Information provided ->
__________________________________________________
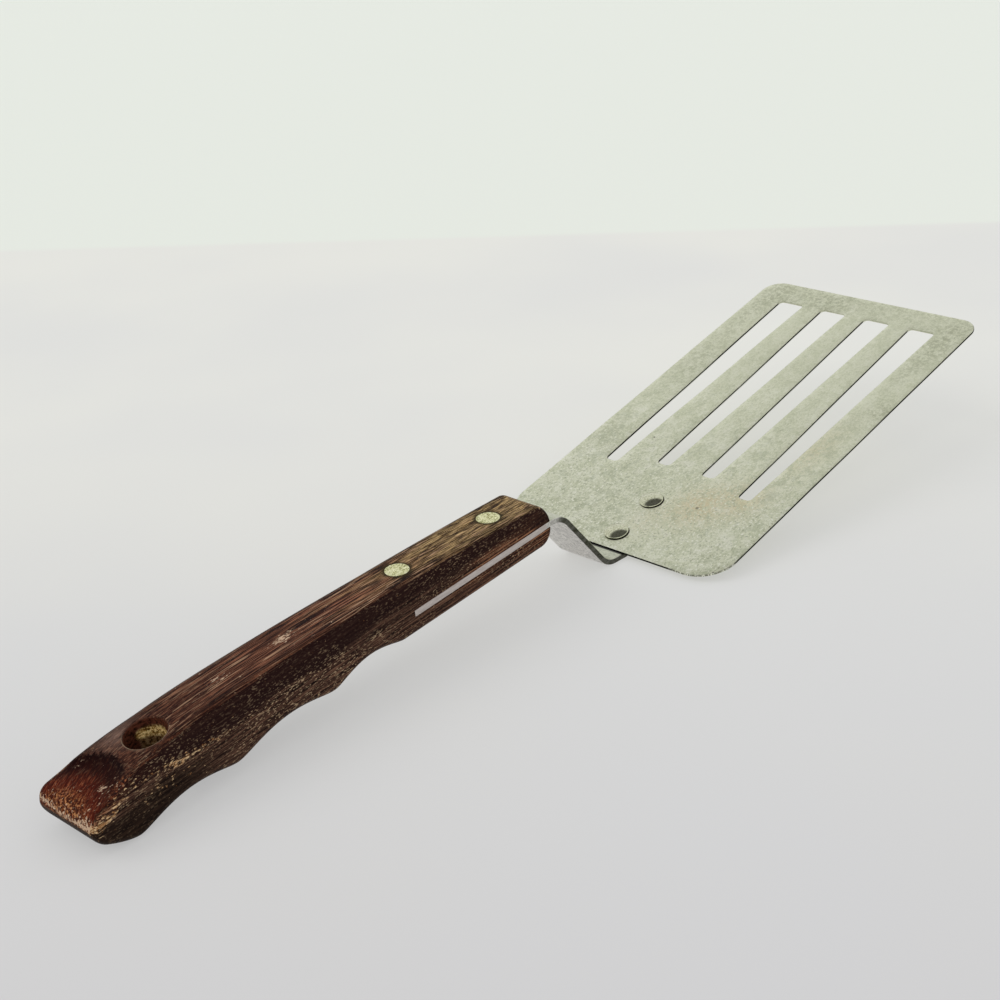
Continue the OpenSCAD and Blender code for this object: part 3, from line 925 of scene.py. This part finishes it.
    def eye(self, work: Patchwork, s: Array) -> None:
        """Add the hanging hole with the flats round it.

        Above and below, rays run from a circle round the hole to the border of the flat, each
        point of the border with its own ray, and heights follow the flat. A quarter circle rolls
        each rim over, and straight lines join the two rims.
        """
        centre = np.array([-self.hole, 0])
        reach = self.hole_radius + self.hole_fillet
        share = np.linspace(1, 0, 7)[:, None, None]
        roll = quarter(5)[1:, None]
        rims = []
        for name, height, sign in (("top", self.top, -1), ("bottom", self.bottom, 1)):
            flat = self.band(s, name, 1)
            border = np.concatenate([flat[0, :-1], flat[:-1, -1], flat[-1, :0:-1], flat[:0:-1, 0]])[:, :2]
            away = border - centre
            ray = away / np.linalg.norm(away, axis=1, keepdims=True)
            circle = centre + ray * reach
            ground = circle * (1 - share) + border * share
            sheet = np.concatenate([ground, height(-ground[..., :1])], axis=-1)
            rim = centre + ray * (reach - self.hole_fillet * np.sin(roll))[..., None]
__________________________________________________
Set task ->
Your task is to quote the lines above, beginning with the first and ending with the one that holds "flats round it.".

Expected answer ->
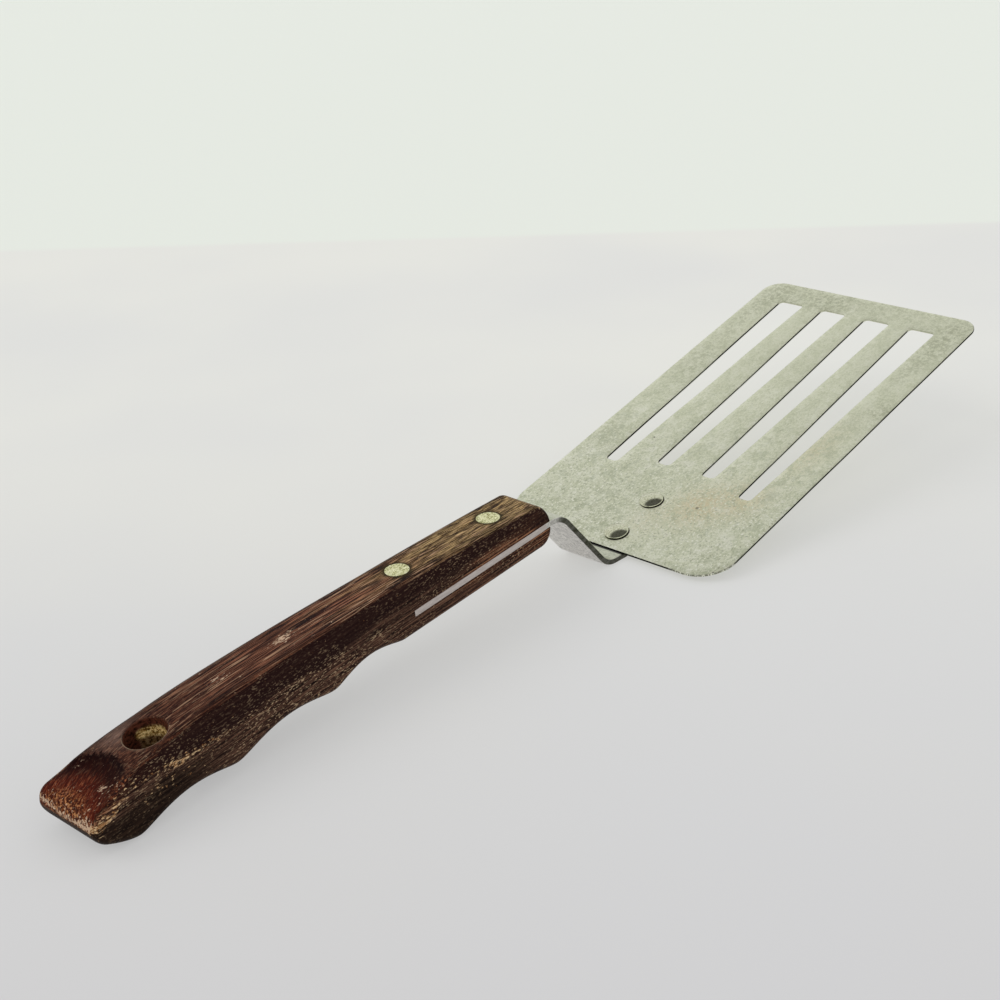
Continue the OpenSCAD and Blender code for this object: part 3, from line 925 of scene.py. This part finishes it.
    def eye(self, work: Patchwork, s: Array) -> None:
        """Add the hanging hole with the flats round it.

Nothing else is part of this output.